Les plans de prévention sectoriels présentent une valeur ajoutée, en particulier la sécurité classique au travail. Les partenaires sociaux et l'inspection y fixent conjointement leurs priorités. L'inspection à un coût acceptable et sur mesure de leurs besoins et ceux de leurs travailleurs. Une réaction rapide est essentielle pour éviter que les travailleurs décrochent pour une longue durée, voire définitivement.

4.       Notons enfin le facteur temps. Pour les travailleurs salariés, les fonctionnaires et les indépendants, le "temps" est le principal facteur de stress. Comment tout combiner? Comment combiner un emploi intensif et une vie de famille? La direction d'une entreprise et une vie sociale? Une vie chargée d'indépendant et des tâches d'assistance hors du ménage? Naturellement, chacun pose ses propres choix de vie.
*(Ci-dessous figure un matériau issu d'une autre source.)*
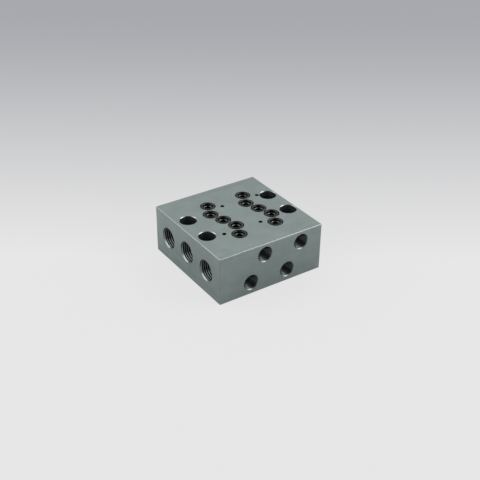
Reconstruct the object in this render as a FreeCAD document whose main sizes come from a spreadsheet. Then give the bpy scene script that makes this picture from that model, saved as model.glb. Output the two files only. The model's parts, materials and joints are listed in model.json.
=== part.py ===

Il faut néanmoins veiller à ce que les règles, et en particulier les règles relatives à la durée de travail, soient adaptées aux besoins des personnes, et non l'inverse.

Ce débat dépasse le cadre du débat sur la faisabilité du travail. Il faut prendre le temps d'étudier les aspirations des deux parties. Mais la nécessité d'agir est claire. Il est frappant de constater qu'à l'heure actuelle, les horaires de travail variables ne soient pas possibles; qu'ils soient seulement tolérés. Il est grand temps d'y apporter un changement pragmatique.

J'espère que nous pourrons, ensemble, développer une approche moderne, simple et transparente, qui fasse du travail soutenable une notion identifiable, salutaire et univoque.